Records provided:
※ ※ ※

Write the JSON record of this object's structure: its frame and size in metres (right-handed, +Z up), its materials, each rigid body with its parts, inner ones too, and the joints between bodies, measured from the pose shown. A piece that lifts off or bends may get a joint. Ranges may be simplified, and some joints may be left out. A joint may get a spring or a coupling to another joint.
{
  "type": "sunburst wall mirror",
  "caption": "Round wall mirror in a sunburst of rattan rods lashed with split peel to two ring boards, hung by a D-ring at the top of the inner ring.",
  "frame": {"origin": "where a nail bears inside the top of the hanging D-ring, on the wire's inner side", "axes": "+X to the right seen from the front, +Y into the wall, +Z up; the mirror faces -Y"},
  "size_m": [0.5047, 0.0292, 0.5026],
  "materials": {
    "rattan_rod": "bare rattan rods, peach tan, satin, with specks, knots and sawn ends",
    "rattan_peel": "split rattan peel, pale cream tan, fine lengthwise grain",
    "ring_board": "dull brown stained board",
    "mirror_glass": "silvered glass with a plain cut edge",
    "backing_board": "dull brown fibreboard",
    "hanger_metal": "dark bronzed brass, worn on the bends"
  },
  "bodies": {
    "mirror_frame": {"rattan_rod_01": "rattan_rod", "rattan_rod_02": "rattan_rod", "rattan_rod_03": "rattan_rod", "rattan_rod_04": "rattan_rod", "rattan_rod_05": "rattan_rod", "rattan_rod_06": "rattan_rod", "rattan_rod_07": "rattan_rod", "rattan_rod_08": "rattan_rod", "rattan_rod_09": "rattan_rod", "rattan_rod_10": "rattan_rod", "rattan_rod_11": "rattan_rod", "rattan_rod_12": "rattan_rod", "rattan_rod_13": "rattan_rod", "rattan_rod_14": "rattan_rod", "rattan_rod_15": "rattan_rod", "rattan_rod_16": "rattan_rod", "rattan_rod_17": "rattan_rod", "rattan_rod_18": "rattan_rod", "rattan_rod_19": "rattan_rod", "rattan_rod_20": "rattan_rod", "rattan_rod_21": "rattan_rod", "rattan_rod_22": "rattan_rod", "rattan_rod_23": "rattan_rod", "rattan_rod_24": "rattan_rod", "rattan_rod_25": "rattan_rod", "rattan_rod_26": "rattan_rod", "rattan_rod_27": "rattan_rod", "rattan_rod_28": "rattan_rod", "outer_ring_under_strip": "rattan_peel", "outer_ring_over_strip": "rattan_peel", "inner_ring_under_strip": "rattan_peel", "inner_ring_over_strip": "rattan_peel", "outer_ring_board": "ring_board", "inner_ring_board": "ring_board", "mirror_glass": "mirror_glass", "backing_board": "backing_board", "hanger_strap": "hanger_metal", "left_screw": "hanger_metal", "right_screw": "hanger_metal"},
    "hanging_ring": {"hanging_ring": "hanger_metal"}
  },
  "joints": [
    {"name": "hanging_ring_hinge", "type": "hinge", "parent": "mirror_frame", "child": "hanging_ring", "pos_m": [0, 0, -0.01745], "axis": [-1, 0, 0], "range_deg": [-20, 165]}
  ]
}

※ ※ ※

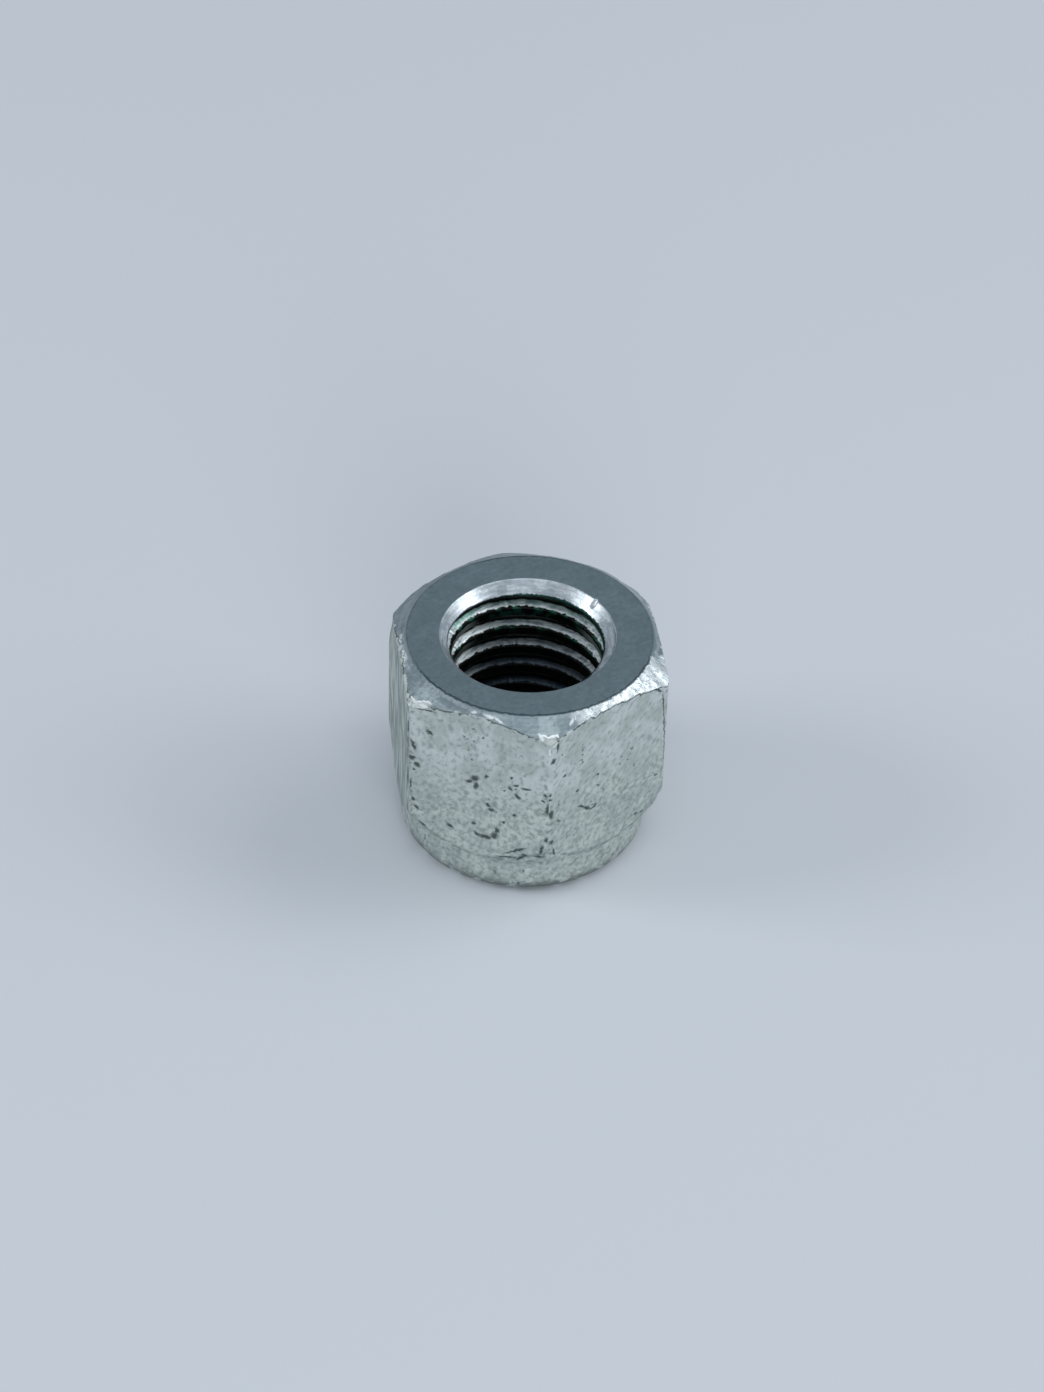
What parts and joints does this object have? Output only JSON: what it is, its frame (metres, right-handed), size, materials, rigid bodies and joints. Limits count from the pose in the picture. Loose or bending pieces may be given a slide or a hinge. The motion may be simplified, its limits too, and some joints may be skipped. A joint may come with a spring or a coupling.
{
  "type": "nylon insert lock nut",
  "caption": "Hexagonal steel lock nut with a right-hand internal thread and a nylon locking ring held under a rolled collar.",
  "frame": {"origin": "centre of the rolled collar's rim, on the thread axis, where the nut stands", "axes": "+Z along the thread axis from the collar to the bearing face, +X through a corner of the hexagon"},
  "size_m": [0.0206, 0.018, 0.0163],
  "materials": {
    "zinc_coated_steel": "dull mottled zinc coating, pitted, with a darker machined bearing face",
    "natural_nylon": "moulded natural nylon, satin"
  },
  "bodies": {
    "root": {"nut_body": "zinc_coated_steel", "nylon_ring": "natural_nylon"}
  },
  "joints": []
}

※ ※ ※

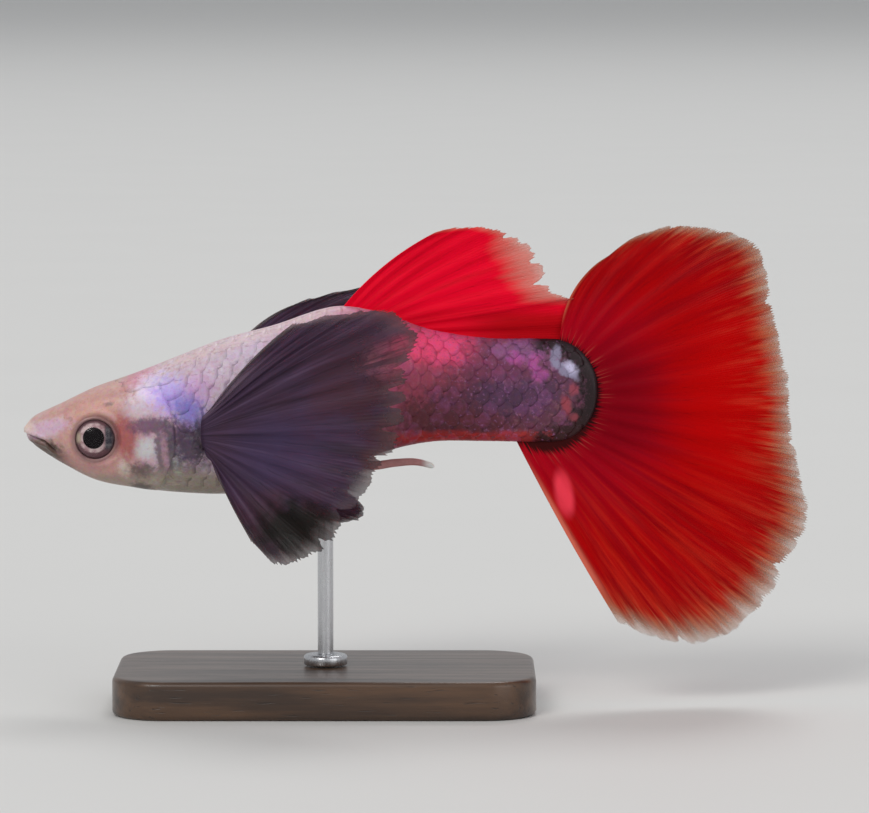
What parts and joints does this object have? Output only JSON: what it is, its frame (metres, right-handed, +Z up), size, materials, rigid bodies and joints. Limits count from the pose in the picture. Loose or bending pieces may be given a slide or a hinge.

※ ※ ※

Work required:
Pick out each line above that includes "count" and show it.

Full output:
What parts and joints does this object have? Output only JSON: what it is, its frame (metres, right-handed), size, materials, rigid bodies and joints. Limits count from the pose in the picture. Loose or bending pieces may be given a slide or a hinge. The motion may be simplified, its limits too, and some joints may be skipped. A joint may come with a spring or a coupling.
What parts and joints does this object have? Output only JSON: what it is, its frame (metres, right-handed, +Z up), size, materials, rigid bodies and joints. Limits count from the pose in the picture. Loose or bending pieces may be given a slide or a hinge.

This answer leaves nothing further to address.